Dikutip dari laman komunitas Baha’i, agama ini pertama kali muncul dan berkembang di Iran pada 1844. Agama ini bermula dari ajaran perdamaian Sayyid ‘Ali Muhammad atau yang dianggap sang Bab.

Agama ini sempat dianggap sebagai sempalan Islam-Syiah. Sebelum revolusi Iran, agama ini pun sempat diakui walaupun selanjutnya tidak diakui.

Agama ini kemudian terus menyebar ke berbagai negara, dari India hingga Singapura. Salah satu penyebarnya adalah Jamal Effendi.

Agama ini masuk ke Indonesia pada abad ke-18 ketika rombongan Jamal berkunjung ke Surabaya dan singgah ke Bali.

Pemberhentian mereka selanjutnya adalah Makassar di Pulau Sulawesi. Menggunakan sebuah kapal kecil, mereka berlayar ke Pelabuhan Parepare.

Mereka disambut oleh Raja Fatta Arongmatua Aron Rafan dan anak perempuannya, Fatta Sima Tana.

Fatta Sima Tana, belakangan, menyiapkan surat-surat adopsi untuk dua orang anak asli Bugis, bernama Nair dan Bashir, untuk membantu dan mengabdi di rumah di Akka.

Sang raja juga sangat tertarik dengan agama baru ini. Lalu mereka melanjutkan perjalanan ke Sedendring, Padalia, dan Fammana.

Menggunakan sampan, mereka melanjutkan perjalanan sepanjang sungai sampai mereka tiba dengan selamat di Bone.

Di sini, Raja Bone, seorang lelaki muda dan terpelajar, meminta mereka menyiapkan suatu buku panduan untuk administrasi kerajaan dan Sayyid Mustafa Rumi melaporkan bahwa mereka telah menulisnya sejalan dengan ajaran-ajaran Baha’i.

Agama ini pun terus mendapatkan pengikutnya di Indonesia.

Seperti dikutip dari laman Kemenag, penegasan eksistensi agama Baha’i sebagai sebuah agama independen ini tertuang dalam Seminar Hasil Penelitian yang diselenggarakan oleh Puslitbang Kehidupan Keagamaan pada 22 September 2014.

Agama Baha’i ini diketahui merupakan agama baru yang bukan percabangan agama lain.

Konsep ajaran agama Baha’i memiliki ciri khas yang berbeda dengan konsep keagamaan di dalam Islam. Begitu pula dalam tata cara peribadatan.

Meskipun tampaknya memiliki kesamaan dengan peribadatan Islam (seperti sembahyang, puasa, ziarah, dan lainnya), pada praktiknya tata cara peribadatan yang mereka lakukan sama sekali berbeda.
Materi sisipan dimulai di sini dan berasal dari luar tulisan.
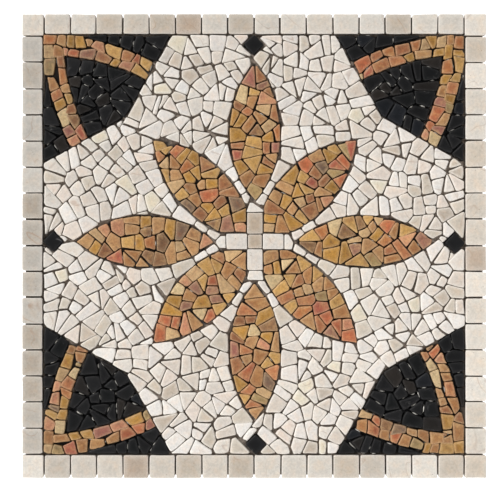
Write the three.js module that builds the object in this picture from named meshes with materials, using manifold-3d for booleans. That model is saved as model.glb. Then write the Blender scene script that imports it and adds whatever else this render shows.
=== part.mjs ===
// Mosaic medallion panel of tumbled marble on a glass-fibre net.
//
// A square of broken marble chips is laid as an eight-petal flower in a pale ground, with a dark
// field and a curved ochre band in each corner, four small dark squares set on their points, and a
// border of plain cut tiles. Each area is one solid here: its chips, stood together on the bead of
// adhesive that joins them, with an open joint around the area.
//
// Units are millimetres and +Z is up. The front faces -Y. The origin is the centre of the flat back.

import * as THREE from 'three';
import { mergeVertices } from 'three/addons/utils/BufferGeometryUtils.js';
import Module from 'manifold-3d';

const wasm = await Module();
wasm.setup();

// The panel as a whole.
const panelSide = 600;
const panelThickness = 10;
const netThickness = 0.8;
const netInset = 3;
const glueLine = 0.3;
const stoneThickness = panelThickness - netThickness - glueLine;
const joint = 2;
const easedEdge = 0.8;

// The border, laid by hand, is a little deeper along the bottom, and so are its corner tiles there.
const borderDepth = { top: 25.5, bottom: 29.5, left: 26, right: 26.5 };
const cornerWidth = 27.5;
const cornerHeight = { top: 27.5, bottom: 29.5 };
const tilesBetweenCorners = 16;
const beadThickness = 1.5;
const beadInset = 3;

// The flower, measured from its own centre.
const flowerCentre = { x: 1, y: 6 };
const axialPetal = { centre: 142, halfLength: 90.5, halfWidth: 34 };
const diagonalPetal = { centre: 93.5, halfLength: 93, halfWidth: 34.5 };
const petalArcSteps = 14;

// The cross in the middle of the flower.
const centreTile = 18;
const armWidth = 20;
const armLength = 27;
const tumbledCorner = 1.5;
// The odd chip that closes each arm: points across the arm and outward from its joint.
const capOutlines = {
  top: [[-11, 0], [11, 0], [10.5, 2.5], [-3, 12], [-6.5, 12]],
  right: [[-9.5, 0], [10, 0], [10, 9.5], [1.5, 11.5], [-8.5, 6]],
  bottom: [[-9.5, 0], [7.5, 0], [10.5, 11.5], [-11, 12]],
  left: [[-8.5, 0], [7, 0], [6.5, 6.5], [0.5, 12.5], [-3, 12], [-8, 8]],
};
const groundInnerRadius = 46;

// The dark corner fields: each is a kite with the border's inner corner as its right angle.
const kiteSide = 166.5;
const kiteTip = 106.5;
const bandRadius = 316;
const bandWidth = 26.7;
const wedgeStart = 58;
const discSteps = 96;

// The dark squares set on their points. Each is centred this far in from the field's edge.
const darkSquare = 20;
const darkSquareInset = 12.9;
const darkSquareClearance = 1.5;

const sides = ['top', 'right', 'bottom', 'left'];
const quarterTurn = Math.PI / 2;

const colours = {
  paleMarble: 0xd8d0c4,
  taupeMarble: 0xb8a896,
  ochreMarble: 0xb98a55,
  blackMarble: 0x242426,
  net: 0xe9e9e4,
};

const finishes = {
  pale: new THREE.MeshStandardMaterial({ color: colours.paleMarble, roughness: 0.7, metalness: 0 }),
  taupe: new THREE.MeshStandardMaterial({ color: colours.taupeMarble, roughness: 0.7, metalness: 0 }),
  ochre: new THREE.MeshStandardMaterial({ color: colours.ochreMarble, roughness: 0.65, metalness: 0 }),
  black: new THREE.MeshStandardMaterial({ color: colours.blackMarble, roughness: 0.5, metalness: 0 }),
  net: new THREE.MeshStandardMaterial({ color: colours.net, roughness: 0.9, metalness: 0 }),
};

// Edges of the field inside the border, at the middle of the joint around it.
const field = {
  left: -panelSide / 2 + borderDepth.left + joint / 2,
  right: panelSide / 2 - borderDepth.right - joint / 2,
  bottom: -panelSide / 2 + borderDepth.bottom + joint / 2,
  top: panelSide / 2 - borderDepth.top - joint / 2,
};

// ---- outlines, drawn as seen from the front ----

function polygon(points) {
  return new THREE.Shape(points.map(([x, y]) => new THREE.Vector2(x, y)));
}

function box(left, bottom, right, top) {
  return polygon([[left, bottom], [right, bottom], [right, top], [left, top]]);
}

function turned(points, angle, centre) {
  const cos = Math.cos(angle);
  const sin = Math.sin(angle);
  return points.map(([x, y]) => [centre.x + x * cos - y * sin, centre.y + x * sin + y * cos]);
}

// A convex outline, given anticlockwise, with its edges moved outward by `grow`.
function grown(points, grow) {
  const outward = points.map(([x, y], index) => {
    const [nextX, nextY] = points[(index + 1) % points.length];
    const length = Math.hypot(nextX - x, nextY - y);
    return [(nextY - y) / length, (x - nextX) / length];
  });
  return points.map(([x, y], index) => {
    const [beforeX, beforeY] = outward.at(index - 1);
    const [afterX, afterY] = outward[index];
    const even = 1 + beforeX * afterX + beforeY * afterY;
    return [x + grow * (beforeX + afterX) / even, y + grow * (beforeY + afterY) / even];
  });
}

// A rectangle about the origin with each corner worn to two short facets.
function wornRectangle(width, height) {
  const points = [];
  for (const [sx, sy] of [[1, -1], [1, 1], [-1, 1], [-1, -1]]) {
    const alongX = [sx * (width / 2 - tumbledCorner), sy * height / 2];
    const alongY = [sx * width / 2, sy * (height / 2 - tumbledCorner)];
    points.push(...(sx === sy ? [alongY, alongX] : [alongX, alongY]));
  }
  return points;
}

// Two equal arcs meeting in points on the x axis. `grow` moves both arcs outward.
function petalOutline({ centre, halfLength, halfWidth }, angle, grow) {
  const radius = (halfLength ** 2 + halfWidth ** 2) / (2 * halfWidth);
  const drop = radius - halfWidth;
  const reach = Math.acos(drop / (radius + grow));
  const points = [];
  for (const sign of [-1, 1]) {
    for (let step = 0; step < petalArcSteps; step += 1) {
      const sweep = reach - 2 * reach * step / petalArcSteps;
      const x = -sign * (radius + grow) * Math.sin(sweep);
      const y = sign * ((radius + grow) * Math.cos(sweep) - drop);
      points.push([x + centre, -y]);
    }
  }
  return polygon(turned(points, angle, flowerCentre));
}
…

Para penganut Baha’i mengerjakan sembahyang sebanyak tiga kali dalam sehari.

Kiblat yang dijadikan sebagai arah sembahyang pun berbeda dengan umat Islam. Umat Islam menghadap ke arah Ka’bah, sedangkan umat Baha’i bersembahyang menghadap barat laut (Kota Akka-Haifa).

Hari raya umat Baha’i juga berbeda dengan Islam.

Kendati demikian, sejarah lahirnya ajaran Baha’i tidak dapat dipisahkan dari agama Islam. Pendiri ajaran Baha’i, yaitu Baha’ullah, merupakan penganut agama Islam sebelum ia menisbatkan diri sebagai utusan Tuhan.